►

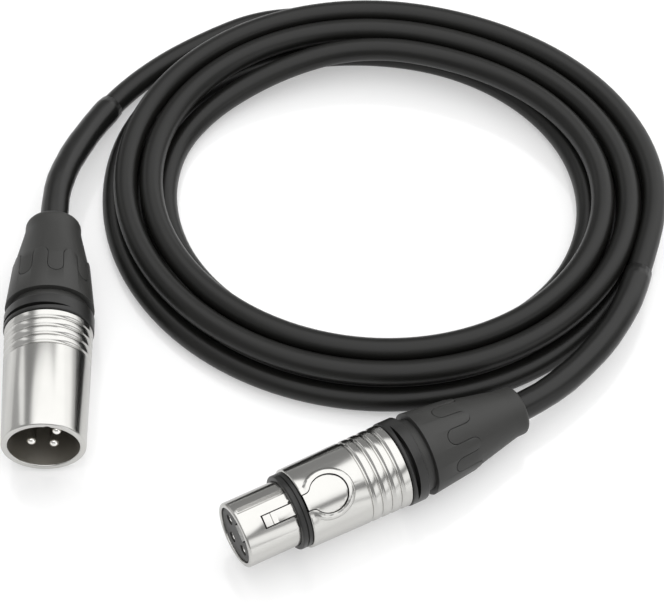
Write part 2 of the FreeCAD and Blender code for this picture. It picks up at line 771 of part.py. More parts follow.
def lead_points(end, placement, between):
    """The hand-set route of a free stretch, from inside the boot to the end face of the coil."""
    lengths = (end + "_shell_rear", "ring_length", "boot_gap_length", "boot_length")
    boot_end = sum(size(name) for name in lengths)
    inside = placement.multVec(Vector(0, 0, boot_end - size("lead_inset")))
    outside = placement.multVec(Vector(0, 0, boot_end + size("lead_straight")))
    lifted = [Vector(x, y, lift + size("cable_radius")) for x, y, lift in between]
    start, finish = coil_ends()
    if end == "socket":
        face, beyond = start, start - coil_direction(size("coil_first_angle")) * LAST_RUN
    else:
        face, beyond = finish, finish + coil_direction(size("coil_last_angle")) * LAST_RUN
    return [inside, outside] + lifted + [beyond, face]


def lead(end, placement, between):
    """A free stretch of cable, and the shrink sleeve over its first runs."""
    label = ENDS[end]
    edges = rounded_route(lead_points(end, placement, between), label + "_lead")
    radius = size("cable_radius")
    tube = swept_tube(edges, radius)
    report_volume(tube, edges, pi * radius ** 2, label + "_lead")
    solid_part(tube, label + "_lead")
    covered = edges[:2 * SLEEVE_RUNS]
    inner = radius + size("sleeve_gap")
    outer = inner + size("sleeve_wall")
    sleeve = swept_tube(covered, outer).cut(swept_tube(covered, inner))
    report_volume(sleeve, covered, pi * (outer ** 2 - inner ** 2), label + "_sleeve")
    solid_part(sleeve, label + "_sleeve")


socket_place = connector_placement("socket")
plug_place = connector_placement("plug")

socket_nose(socket_place)
socket_insert(socket_place)
socket_contacts(socket_place)
socket_collar(socket_place)
socket_shell(socket_place)
socket_latch(socket_place)
latch_spring(socket_place)
plug_shell(plug_place)
plug_insert(plug_place)
plug_pins(plug_place)
for end, place, between in (("socket", socket_place, SOCKET_LEAD), ("plug", plug_place, PLUG_LEAD)):
    boot_ring(end, place)
    boot(end, place)
    boot_relief(end, place)
    chuck(end, place)
    cable_end(end, place)
    lead(end, place, between)
coil()

doc.recompute()
for thing in doc.Objects:
    if "Invalid" in thing.State or "Error" in thing.State:
        raise RuntimeError("%s failed: %s" % (thing.Label, thing.State))
for piece in pieces:
    if piece.Shape.isNull() or not piece.Shape.isValid():
        raise RuntimeError("%s has no sound shape" % piece.Label)

os.makedirs("parts", exist_ok=True)
for piece in pieces:
    piece.Shape.exportStep("parts/%s.step" % piece.Label)
print(len(pieces), "sub-parts written")
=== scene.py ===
# %% [markdown]
# # A coiled microphone cable
# The construction model gives every piece its real place and size. This lesson dresses it: a smooth
# cable, shrink sleeves, nickel shells, black boots, a pale table and soft studio light. The scene
# is in metres. The cable's route and the connectors are drawn in millimetres, and MM scales them.
# The sleeves' lengths, the table and the lamp are in metres.

# %% Load the construction model
import json
from math import asin, atan2, cos, pi, radians, sin

import bmesh
import bpy
from mathutils import Matrix, Vector


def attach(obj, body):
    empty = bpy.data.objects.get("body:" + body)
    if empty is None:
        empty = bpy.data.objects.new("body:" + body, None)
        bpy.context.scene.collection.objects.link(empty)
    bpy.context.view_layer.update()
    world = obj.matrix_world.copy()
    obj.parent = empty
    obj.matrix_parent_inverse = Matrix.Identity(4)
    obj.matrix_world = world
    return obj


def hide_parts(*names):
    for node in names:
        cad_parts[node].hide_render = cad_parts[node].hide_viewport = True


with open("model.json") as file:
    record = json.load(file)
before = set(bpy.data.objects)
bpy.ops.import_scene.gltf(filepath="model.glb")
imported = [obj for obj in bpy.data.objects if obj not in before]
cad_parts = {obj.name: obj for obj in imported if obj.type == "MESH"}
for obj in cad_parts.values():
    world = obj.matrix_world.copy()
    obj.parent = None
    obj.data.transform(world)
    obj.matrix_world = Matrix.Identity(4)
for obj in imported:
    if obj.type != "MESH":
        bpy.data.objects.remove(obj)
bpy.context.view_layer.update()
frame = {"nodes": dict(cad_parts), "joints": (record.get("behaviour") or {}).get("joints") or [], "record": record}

MM = 0.001
nodes = frame["nodes"]
record = frame["record"]
print("pieces in the construction model:", len(nodes))

# %% [markdown]
# ## Where each connector lies
# A connector is easiest to model along its own axis: Z runs from its mating face to the cable, and
# X points through the latch or the polarising side. The record's mounts and joints give both
# frames, so nothing here is measured twice.

# %% Find the two connector frames
mounts = {mount["name"]: mount for mount in record["mounts"]}
joints = {joint["name"]: joint for joint in frame["joints"]}


def frame_matrix(origin, x_axis, z_axis):
    """A matrix that takes a connector's own coordinates to the scene's."""
    z_axis = z_axis.normalized()
    y_axis = z_axis.cross(x_axis).normalized()
    columns = (y_axis.cross(z_axis), y_axis, z_axis)
    matrix = Matrix([[column[row] for column in columns] for row in range(3)]).to_4x4()
    matrix.translation = origin
    return matrix


socket_axis = Vector(joints["socket_ring_slide"]["axis"])
socket_face = Vector(mounts["socket_nose"]["pos_m"])
socket_up = Vector(joints["latch_press"]["axis"]).cross(socket_axis)
SOCKET = frame_matrix(socket_face, socket_up, socket_axis)

plug_axis = Vector(joints["plug_ring_slide"]["axis"])
plug_face = Vector(mounts["plug_mouth"]["pos_m"])
plug_low = Vector(mounts["plug_pin_2"]["pos_m"]) - plug_face
PLUG = frame_matrix(plug_face, -(plug_low - plug_low.project(plug_axis)), plug_axis)
print("socket face at", socket_face, "plug face at", plug_face)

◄

What you are asked to do: Transcribe each line of the data above, unaltered, from the one where "doc.recompute()" appears to the one where "record = json.load(file)" appears, inclusive of both.

The result:
doc.recompute()
for thing in doc.Objects:
    if "Invalid" in thing.State or "Error" in thing.State:
        raise RuntimeError("%s failed: %s" % (thing.Label, thing.State))
for piece in pieces:
    if piece.Shape.isNull() or not piece.Shape.isValid():
        raise RuntimeError("%s has no sound shape" % piece.Label)

os.makedirs("parts", exist_ok=True)
for piece in pieces:
    piece.Shape.exportStep("parts/%s.step" % piece.Label)
print(len(pieces), "sub-parts written")
=== scene.py ===
# %% [markdown]
# # A coiled microphone cable
# The construction model gives every piece its real place and size. This lesson dresses it: a smooth
# cable, shrink sleeves, nickel shells, black boots, a pale table and soft studio light. The scene
# is in metres. The cable's route and the connectors are drawn in millimetres, and MM scales them.
# The sleeves' lengths, the table and the lamp are in metres.

# %% Load the construction model
import json
from math import asin, atan2, cos, pi, radians, sin

import bmesh
import bpy
from mathutils import Matrix, Vector


def attach(obj, body):
    empty = bpy.data.objects.get("body:" + body)
    if empty is None:
        empty = bpy.data.objects.new("body:" + body, None)
        bpy.context.scene.collection.objects.link(empty)
    bpy.context.view_layer.update()
    world = obj.matrix_world.copy()
    obj.parent = empty
    obj.matrix_parent_inverse = Matrix.Identity(4)
    obj.matrix_world = world
    return obj


def hide_parts(*names):
    for node in names:
        cad_parts[node].hide_render = cad_parts[node].hide_viewport = True


with open("model.json") as file:
    record = json.load(file)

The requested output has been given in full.